1. Field of the Invention
The invention relates to a torsional vibration damper for arrangement in a drive train of a motor vehicle.
2. Description of the Related Art
For the damping of torsional vibrations in the drive train of an automobile, prior art reference DE 42 00 174 A1 discloses a prior art torsional vibration damper comprising two flywheel mass arrangements which are rotatable both jointly and relative to one another about a common axis of rotation. Coupling mass arrangements that are uniformly distributed about the axis of rotation are used to couple the two flywheel mass arrangements for transmitting torsional forces therebetween. Each of the coupling mass arrangements includes a pendulum weight that is pivotally mounted on a first of the two flywheel mass arrangements about a pivot axis oriented parallel to the axis of rotation. In an operating state in which no torque is transmitted between the two flywheel mass arrangements, the pendulum weight is oriented essentially radially due to the centrifugal force acting on the pendulum weight. Each of the coupling mass arrangements also includes an elongate connecting member which is oriented essentially circumferentially. One end of the elongate member is articulately connected to the second flywheel mass arrangement and the other end of the elongate member is articulately connected to the pendulum weight at a point arranged radially outside the pivot axis of the pendulum weight. A torque to be transmitted between the two flywheel masses during operation introduces a force via the connecting member to the pendulum weight. The force attempts to pivot the pendulum weight about its pivot axis counter to the action of the centrifugal force. The two flywheel mass arrangements rotate relative to one another until an equilibrium is established between the centrifugal force acting on the pendulum weight and the torque transmitted by the connecting member. The relative rotation of the two flywheel mass arrangements is counteracted by a force determined essentially by the inert masses of the two flywheel mass arrangements and of the coupling mass arrangements and by the moments of inertia of the pendulum weights, thereby causing the uncoupling or damping of torque fluctuations.

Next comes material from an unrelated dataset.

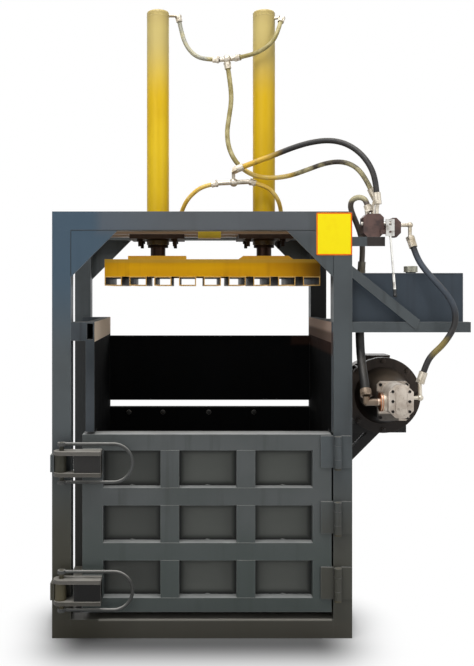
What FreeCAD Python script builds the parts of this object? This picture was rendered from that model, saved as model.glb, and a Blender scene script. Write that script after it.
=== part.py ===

In this known torsional vibration damper, the torsional vibration damping properties and the profile of the restoring force acting between the two flywheel mass arrangements, which are directed toward the position of equilibrium, are a function of the rotational speed and the rotational deflection of the two flywheel mass arrangements. The torsional vibration damping properties and the profile of the restoring force acting between the two flywheel mass arrangements may be adjusted by changing characteristics of the coupling mass arrangement such, for example, as the length of the connecting member, the distance between the pivot bearing of the pendulum weight and the articulated connection between the pendulum weight and the connecting member, and the mass distribution of the pendulum weight. However, the basic profile of the restoring force is not adaptable to any profile which may be desired, because the restoring force is an invariable function of the rotational speed.